Even at that green age my dad pointed his sights not to the ground his father tilled, but to the Church. As he tells it, all he ever wanted was to be a Priest. Well, that’s not all he ever wanted. In fact, he wanted a life while he was at it, and found both Priesthood and marriage in the Mormonism of my mother’s family. Since then, for a full-time career my father explains that there is only one way to be saved in the Kingdom of God: the way he chose. And Salvation is impossible without obedience to Authority, which is half of his official title. Now thousands literally sit at his feet while he assumes his position above the worshippers as one of the seventy-four Elders in the Mormon Pantheon of Permanent Authorities. I find his certainty to be as absurd as pretending there is only one good way to make a concrete countertop or an outdoor fireplace. I am one of those seeds cast into the stones and I like it here.
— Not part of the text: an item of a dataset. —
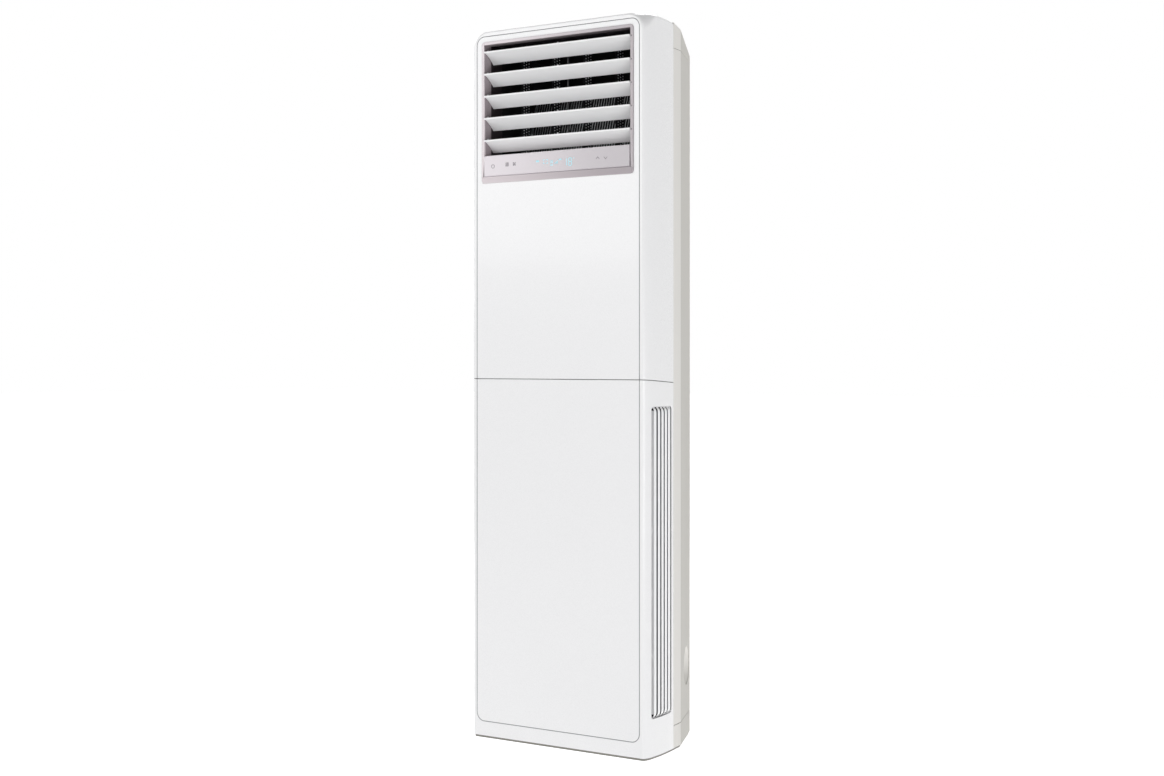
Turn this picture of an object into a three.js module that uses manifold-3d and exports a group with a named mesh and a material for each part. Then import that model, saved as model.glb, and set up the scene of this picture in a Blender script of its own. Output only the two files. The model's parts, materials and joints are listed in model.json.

There are a thousand good ways to make things, tens of thousands, overlapping and intertwining. There’s more than one good way to do everything, but even cement tossers can build a religion with narrow dogmas on what they know. I hope to never be that kind of mason. I hope to offer that imagination can be as good as knowledge. I propose that the mistakes and growth of personal experience are better than reliance on an expert’s description. Breadth with materials saves my mind while I live in this narrow valley that early hunters, gatherers, farmers and rock folk called Methow. I think Methow means beauty that is rugged and precious, delicate and dangerous, a paradox that must be preserved and only reluctantly improved.